After the death of a business owner, the remaining assets of that business will flow towards the business owner’s estate, which includes their spouse, children, and other family members. Unfortunately, sometimes splitting up these funds of the estate can be a hostile and divisive process for a family. For instance, imagine a scenario where the deceased’s will stated that his or her funds were to be divided among his remaining family members. Yet the spouse of the deceased decided to spend the estate funds in a way that the children of the deceased believed to go against the terms of the will. In such a scenario, a Court will appoint a person to investigate what would be “in the best interest of a child” called a “guardian ad litem.” The Court will then determine whether the spouse has violated any terms of the will, the cost of services on behalf of the guardian ad litem, and what is the best solution going forward.
This exact situation arose in Wylie v. Estate. Wylie and her husband Derrell ran a company together. Derrell died, and wrote a will requesting his assets be divided among the family members. However, Wylie continued to use the company’s bank account to pay for personal items and failed to provide accurate accounting information of the company.
One of Derrell’s children filed suit alleging Wylie failed to provide accurate accounting information of the estate and was improperly comingling her funds with the estate funds. The Court appointed a guardian ad litem, GAL, to oversee the children’s claims. After trial, the Court held that Wylie had failed to provide an accurate account of the fund and failed to separate her funds from the estate’s. The Court also required Wylie to pay an $18,000 fee to pay for the guardian ad litem’s services.
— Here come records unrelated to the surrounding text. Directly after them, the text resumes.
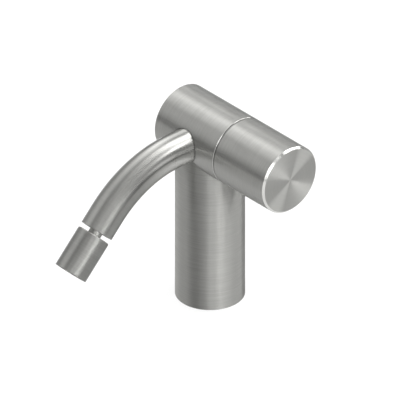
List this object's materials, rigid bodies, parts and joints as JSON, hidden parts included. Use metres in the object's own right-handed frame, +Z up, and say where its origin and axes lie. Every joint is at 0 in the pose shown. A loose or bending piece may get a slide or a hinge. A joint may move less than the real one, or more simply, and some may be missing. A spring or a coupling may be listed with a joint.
{
  "type": "bidet mixer",
  "caption": "Deck-mounted single-hole bidet mixer: brushed steel column and cross head, side knob, bent spout and swivelling nozzle.",
  "frame": {"origin": "centre of the column's foot, in the plane that rests on the deck", "axes": "+Z up along the column; +X along the head towards the knob; -Y towards the spout's outlet"},
  "size_m": [0.0923, 0.1344, 0.1261],
  "materials": {
    "brushed_steel": "satin, finely brushed",
    "plain_steel": "machined",
    "brass": "machined",
    "rubber": "matte",
    "white_plastic": "moulded",
    "grey_plastic": "moulded",
    "ceramic": "lapped"
  },
  "bodies": {
    "body": {"column_body": "brushed_steel", "deck_seal": "rubber", "cold_riser": "brushed_steel", "hot_riser": "brushed_steel", "riser_o_rings": "rubber", "head_shell": "brushed_steel", "head_end_cap": "brushed_steel", "valve_block": "brass", "block_lock_ring": "brass", "knob_guide_ring": "grey_plastic", "cartridge_base": "grey_plastic", "inlet_seals": "rubber", "fixed_disc": "ceramic", "cartridge_housing": "white_plastic", "cartridge_o_ring": "rubber", "thrust_washer": "grey_plastic", "cartridge_nut": "brass", "stop_ring": "grey_plastic", "spout_tube": "brushed_steel", "spout_root_gasket": "rubber", "spout_end_bush": "brushed_steel", "bush_o_ring": "rubber", "ball_stud": "plain_steel"},
    "knob": {"knob_shell": "brushed_steel", "knob_hub": "white_plastic", "knob_grub_screw": "plain_steel", "spindle": "brass", "spindle_o_ring": "rubber", "disc_carrier": "white_plastic", "moving_disc": "ceramic"},
    "liner": {"ball_liner": "grey_plastic"},
    "seats": {"upper_seat_ring": "white_plastic", "lower_seat_ring": "white_plastic", "seat_spring_ring": "rubber"},
    "nozzle": {"nozzle_housing": "brushed_steel", "seat_nut": "brass", "aerator_gasket": "rubber", "flow_regulator": "grey_plastic", "aerator_body": "white_plastic", "aerator_mesh": "plain_steel"}
  },
  "joints": [
    {"name": "knob_turn", "type": "hinge", "parent": "body", "child": "knob", "pos_m": [0.025, 0, 0.1055], "axis": [1, 0, 0], "range_deg": [0, 95]},
    {"name": "nozzle_pitch", "type": "hinge", "parent": "body", "child": "liner", "pos_m": [0, -0.09334, 0.06994], "axis": [1, 0, 0], "range_deg": [-12, 12]},
    {"name": "nozzle_yaw", "type": "hinge", "parent": "liner", "child": "seats", "pos_m": [0, -0.09334, 0.06994], "axis": [0, -0.7071, 0.7071], "range_deg": [-12, 12]},
    {"name": "nozzle_spin", "type": "hinge", "parent": "seats", "child": "nozzle", "pos_m": [0, -0.09334, 0.06994], "axis": [0, -0.7071, -0.7071], "continuous": true}
  ]
}
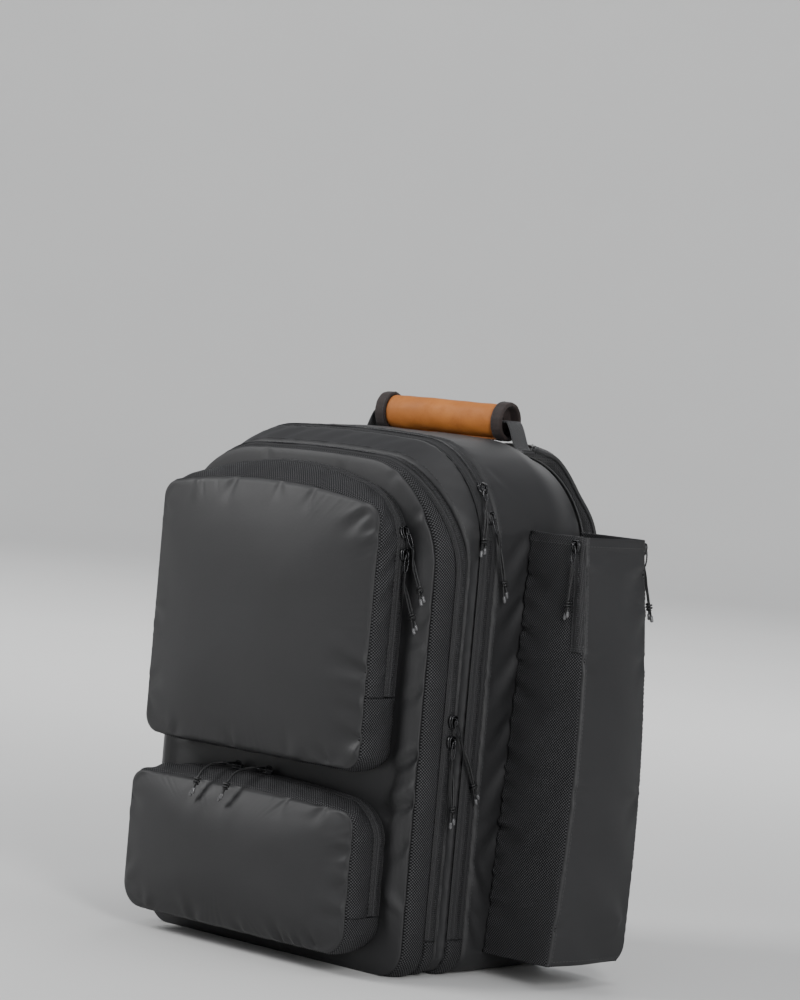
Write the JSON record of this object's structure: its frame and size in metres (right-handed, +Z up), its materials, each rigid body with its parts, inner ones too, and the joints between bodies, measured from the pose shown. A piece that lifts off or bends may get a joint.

On appeal to the Supreme Court of Alabama, Wylie argued that the $18,000 fee was excessive. The Court explained that an $18,000 guardian ad litem fee was within the trial court’s discretion. However, there was no documentation of the time the guardian ad litem spent working on the case that would justify the amount. As a result, the Court sent back the $18,000 fee to be reviewed by the trial court.
The lesson from this case is that it’s important to examine any charges for services that a trial court may award a court appointed official. Here, Wylie was able to successfully challenge an $18,000 fee because of insufficient documentation by the guardian ad litem.
If you or a loved one is facing a similar situation involving a court appointed official, it’s important to raise concerns about whether any fee is justified regarding the services performed.
Otherwise, you too may face an unjustifiably high service fee. You should have an experienced, knowledgeable attorney on your side to ensure that you make the best arguments. Contact INGRAM LAW LLC at (205) 335-2640for an attorney with the experience and knowledge that can make all the difference.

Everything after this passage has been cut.